A couple of weeks ago, there was a nice discussion over at Leiter on what makes some philosophers more productive than others. If you haven't read it, go read it, then come back. Ok. You're back. Awesome.
The thing of it is, is that I want to be productive. I know a bunch of people who aren't interested in producing new philosophical work-they're happy just to teach. I like teaching, but I see producing scholarship as a key component of my role as philosophy professor. It's something I really want to do, and something I like doing.
It's lucky I do, too, since I'll never get a job, even a "teaching" job, unless I can prove that I have the capacity to be a strong researcher. And as people have pointed out in comments, if you want to have something to show off by the time fall rolls around, you need to send stuff out right fucking now.

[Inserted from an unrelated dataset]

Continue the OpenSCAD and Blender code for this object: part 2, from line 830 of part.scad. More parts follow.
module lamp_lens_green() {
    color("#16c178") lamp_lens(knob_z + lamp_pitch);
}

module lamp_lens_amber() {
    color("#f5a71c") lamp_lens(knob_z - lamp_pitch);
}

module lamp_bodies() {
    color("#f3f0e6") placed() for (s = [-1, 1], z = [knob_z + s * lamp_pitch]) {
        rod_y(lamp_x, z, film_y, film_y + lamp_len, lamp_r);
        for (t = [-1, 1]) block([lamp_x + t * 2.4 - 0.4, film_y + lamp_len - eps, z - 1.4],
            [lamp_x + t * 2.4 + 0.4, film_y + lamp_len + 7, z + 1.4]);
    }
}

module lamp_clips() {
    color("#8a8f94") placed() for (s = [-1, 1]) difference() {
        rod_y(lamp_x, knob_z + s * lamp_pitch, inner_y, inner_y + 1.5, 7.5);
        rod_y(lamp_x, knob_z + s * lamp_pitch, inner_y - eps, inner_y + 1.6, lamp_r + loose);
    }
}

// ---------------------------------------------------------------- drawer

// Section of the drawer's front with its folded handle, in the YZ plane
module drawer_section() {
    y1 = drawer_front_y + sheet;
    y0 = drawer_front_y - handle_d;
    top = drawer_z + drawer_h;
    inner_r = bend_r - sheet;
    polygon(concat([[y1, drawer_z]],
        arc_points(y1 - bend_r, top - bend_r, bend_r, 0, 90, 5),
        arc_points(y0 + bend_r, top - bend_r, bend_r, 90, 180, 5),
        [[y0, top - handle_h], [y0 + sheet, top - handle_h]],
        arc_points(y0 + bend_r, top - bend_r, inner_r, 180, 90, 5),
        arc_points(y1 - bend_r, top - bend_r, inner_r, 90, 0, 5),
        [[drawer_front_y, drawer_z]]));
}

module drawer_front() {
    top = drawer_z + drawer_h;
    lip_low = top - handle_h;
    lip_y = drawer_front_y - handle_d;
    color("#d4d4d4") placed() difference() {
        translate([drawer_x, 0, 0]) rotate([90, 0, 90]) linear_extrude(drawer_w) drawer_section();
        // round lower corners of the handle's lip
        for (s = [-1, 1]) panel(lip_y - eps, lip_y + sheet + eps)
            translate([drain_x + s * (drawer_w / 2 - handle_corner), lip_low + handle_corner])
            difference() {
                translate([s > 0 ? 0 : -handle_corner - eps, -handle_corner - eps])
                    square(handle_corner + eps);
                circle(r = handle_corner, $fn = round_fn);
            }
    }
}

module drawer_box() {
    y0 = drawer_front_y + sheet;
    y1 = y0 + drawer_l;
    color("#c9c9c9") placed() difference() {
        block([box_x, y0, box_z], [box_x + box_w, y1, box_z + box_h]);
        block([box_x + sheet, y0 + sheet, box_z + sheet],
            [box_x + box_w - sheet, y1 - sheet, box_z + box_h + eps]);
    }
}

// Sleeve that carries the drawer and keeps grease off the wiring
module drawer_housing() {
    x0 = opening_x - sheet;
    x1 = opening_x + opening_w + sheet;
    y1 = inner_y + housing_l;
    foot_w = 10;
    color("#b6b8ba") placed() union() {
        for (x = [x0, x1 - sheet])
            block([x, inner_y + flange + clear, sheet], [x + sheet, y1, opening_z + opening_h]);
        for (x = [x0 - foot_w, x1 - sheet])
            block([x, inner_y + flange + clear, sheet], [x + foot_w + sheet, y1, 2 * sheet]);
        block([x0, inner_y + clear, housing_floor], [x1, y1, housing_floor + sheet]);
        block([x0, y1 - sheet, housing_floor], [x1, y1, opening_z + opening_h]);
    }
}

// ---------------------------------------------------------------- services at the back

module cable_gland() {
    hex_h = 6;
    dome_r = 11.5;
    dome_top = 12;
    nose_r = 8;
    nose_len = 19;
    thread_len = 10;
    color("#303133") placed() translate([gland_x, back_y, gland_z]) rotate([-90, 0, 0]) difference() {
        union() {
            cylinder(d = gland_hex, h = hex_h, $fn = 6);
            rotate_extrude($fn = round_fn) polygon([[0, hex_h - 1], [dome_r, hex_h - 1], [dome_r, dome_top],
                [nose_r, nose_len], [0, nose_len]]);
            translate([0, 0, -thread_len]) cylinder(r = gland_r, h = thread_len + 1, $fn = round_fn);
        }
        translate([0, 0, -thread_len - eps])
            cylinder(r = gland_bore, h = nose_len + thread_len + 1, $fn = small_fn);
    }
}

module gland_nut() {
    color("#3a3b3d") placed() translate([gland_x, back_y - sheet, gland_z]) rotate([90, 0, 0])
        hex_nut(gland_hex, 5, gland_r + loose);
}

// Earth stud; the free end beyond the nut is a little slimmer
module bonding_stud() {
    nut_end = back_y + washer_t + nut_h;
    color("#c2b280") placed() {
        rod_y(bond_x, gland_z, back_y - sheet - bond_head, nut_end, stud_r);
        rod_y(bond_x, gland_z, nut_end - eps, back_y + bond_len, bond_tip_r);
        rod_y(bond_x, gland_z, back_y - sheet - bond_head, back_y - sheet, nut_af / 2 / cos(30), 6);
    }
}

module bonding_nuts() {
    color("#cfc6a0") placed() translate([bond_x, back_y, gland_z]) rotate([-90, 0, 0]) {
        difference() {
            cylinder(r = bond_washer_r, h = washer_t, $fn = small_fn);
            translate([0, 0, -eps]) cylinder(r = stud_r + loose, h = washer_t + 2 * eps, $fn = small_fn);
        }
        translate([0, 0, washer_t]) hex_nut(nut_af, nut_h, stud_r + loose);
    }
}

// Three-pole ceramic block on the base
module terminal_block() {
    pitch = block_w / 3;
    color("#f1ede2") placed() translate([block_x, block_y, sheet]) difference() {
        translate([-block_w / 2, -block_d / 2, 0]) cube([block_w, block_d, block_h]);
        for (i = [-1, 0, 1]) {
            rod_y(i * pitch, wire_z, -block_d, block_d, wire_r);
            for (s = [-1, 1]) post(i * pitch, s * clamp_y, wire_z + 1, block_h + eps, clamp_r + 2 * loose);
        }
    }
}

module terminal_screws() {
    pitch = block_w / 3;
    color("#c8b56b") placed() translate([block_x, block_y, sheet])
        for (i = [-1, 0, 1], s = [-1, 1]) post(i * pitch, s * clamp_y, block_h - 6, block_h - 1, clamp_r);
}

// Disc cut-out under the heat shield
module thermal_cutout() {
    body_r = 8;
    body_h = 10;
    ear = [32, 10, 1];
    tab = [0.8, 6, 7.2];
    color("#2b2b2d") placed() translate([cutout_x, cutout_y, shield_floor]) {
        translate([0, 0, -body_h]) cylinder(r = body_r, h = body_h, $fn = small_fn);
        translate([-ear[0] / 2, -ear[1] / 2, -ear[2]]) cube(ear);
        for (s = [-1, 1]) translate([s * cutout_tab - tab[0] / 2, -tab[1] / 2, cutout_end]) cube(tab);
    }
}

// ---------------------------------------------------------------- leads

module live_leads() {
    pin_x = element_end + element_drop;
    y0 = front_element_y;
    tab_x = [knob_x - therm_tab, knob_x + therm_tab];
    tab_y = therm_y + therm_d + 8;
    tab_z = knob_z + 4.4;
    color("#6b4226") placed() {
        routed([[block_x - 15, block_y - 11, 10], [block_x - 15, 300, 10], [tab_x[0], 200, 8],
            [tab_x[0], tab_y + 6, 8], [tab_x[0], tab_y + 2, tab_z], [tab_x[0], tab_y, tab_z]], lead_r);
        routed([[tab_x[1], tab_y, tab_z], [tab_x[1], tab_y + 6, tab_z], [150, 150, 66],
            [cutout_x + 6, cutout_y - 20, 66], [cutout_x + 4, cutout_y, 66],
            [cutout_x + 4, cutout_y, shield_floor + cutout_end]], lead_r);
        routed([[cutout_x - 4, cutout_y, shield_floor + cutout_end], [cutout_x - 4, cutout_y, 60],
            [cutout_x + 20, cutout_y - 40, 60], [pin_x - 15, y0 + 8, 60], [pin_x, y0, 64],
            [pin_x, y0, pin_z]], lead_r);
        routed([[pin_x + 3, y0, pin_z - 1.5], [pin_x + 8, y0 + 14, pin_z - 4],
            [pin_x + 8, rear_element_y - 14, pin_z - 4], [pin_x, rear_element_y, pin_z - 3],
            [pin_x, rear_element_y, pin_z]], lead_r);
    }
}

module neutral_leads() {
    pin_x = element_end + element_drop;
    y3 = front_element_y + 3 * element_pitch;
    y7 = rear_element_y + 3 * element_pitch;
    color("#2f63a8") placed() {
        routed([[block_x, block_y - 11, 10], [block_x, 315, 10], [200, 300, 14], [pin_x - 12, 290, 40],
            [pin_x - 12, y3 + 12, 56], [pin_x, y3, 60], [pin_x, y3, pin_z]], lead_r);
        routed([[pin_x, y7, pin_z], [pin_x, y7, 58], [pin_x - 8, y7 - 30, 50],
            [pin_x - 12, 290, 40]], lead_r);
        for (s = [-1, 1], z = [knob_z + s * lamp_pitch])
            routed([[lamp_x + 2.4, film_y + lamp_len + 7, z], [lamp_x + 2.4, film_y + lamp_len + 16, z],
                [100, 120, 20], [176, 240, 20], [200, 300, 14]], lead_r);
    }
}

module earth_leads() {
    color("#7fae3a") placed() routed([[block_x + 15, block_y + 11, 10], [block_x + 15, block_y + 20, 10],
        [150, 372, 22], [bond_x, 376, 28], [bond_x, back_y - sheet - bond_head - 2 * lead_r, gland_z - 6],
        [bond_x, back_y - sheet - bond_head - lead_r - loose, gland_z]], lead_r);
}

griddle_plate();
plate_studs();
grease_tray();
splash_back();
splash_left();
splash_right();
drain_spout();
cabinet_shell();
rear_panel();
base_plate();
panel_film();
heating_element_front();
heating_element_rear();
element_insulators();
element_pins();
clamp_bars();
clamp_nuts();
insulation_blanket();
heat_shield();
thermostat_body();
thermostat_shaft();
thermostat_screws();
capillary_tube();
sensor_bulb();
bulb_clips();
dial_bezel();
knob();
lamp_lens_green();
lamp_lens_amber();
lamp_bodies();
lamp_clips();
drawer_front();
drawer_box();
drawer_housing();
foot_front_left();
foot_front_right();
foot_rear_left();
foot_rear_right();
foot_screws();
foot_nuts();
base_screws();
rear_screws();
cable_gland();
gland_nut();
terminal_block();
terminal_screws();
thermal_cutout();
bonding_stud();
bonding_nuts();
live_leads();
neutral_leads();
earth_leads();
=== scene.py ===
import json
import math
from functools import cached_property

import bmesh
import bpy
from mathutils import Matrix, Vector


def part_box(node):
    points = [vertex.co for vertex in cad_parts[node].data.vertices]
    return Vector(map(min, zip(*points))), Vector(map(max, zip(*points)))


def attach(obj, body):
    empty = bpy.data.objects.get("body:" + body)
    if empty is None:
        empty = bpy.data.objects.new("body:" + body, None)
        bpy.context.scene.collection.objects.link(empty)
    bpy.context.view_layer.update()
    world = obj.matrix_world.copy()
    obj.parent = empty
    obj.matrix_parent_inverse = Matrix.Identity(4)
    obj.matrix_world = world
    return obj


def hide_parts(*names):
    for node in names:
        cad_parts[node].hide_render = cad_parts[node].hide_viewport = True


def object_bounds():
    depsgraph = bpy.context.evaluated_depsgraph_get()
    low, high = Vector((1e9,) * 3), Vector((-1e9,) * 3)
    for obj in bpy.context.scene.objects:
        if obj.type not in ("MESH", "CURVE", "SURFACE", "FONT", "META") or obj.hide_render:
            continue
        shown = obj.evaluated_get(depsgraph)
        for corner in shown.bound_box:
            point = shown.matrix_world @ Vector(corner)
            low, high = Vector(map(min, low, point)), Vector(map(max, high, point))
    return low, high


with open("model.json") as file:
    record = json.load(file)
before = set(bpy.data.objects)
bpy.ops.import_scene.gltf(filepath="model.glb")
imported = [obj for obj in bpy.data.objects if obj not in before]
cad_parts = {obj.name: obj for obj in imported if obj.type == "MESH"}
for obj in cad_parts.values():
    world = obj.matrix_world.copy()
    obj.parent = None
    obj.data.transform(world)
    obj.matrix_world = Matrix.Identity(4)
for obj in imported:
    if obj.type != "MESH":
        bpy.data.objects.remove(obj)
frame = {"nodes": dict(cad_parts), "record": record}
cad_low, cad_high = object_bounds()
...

This is my key problem. I have several things I'm working on. Some of them are in OK shape. Some of them are really getting there. But none of them are really terrific-all of them could use at least some work. I'd like to take some more time to work on them, deepen them, make them better. But I feel like I'm not really being judged on my ability to produce deep, interesting, important work. I feel like I'm being judged on my ability to get a bunch of things into print.
(Of course I realize that there is a relationship between the quality of my work and my ability to get things into print; I also realize that I'm being judged on the quality of my writing sample, not whether it has been published. My point stands. That just means I should focus on producing an awesome WS and getting a bunch of mediocre shit into the journals.)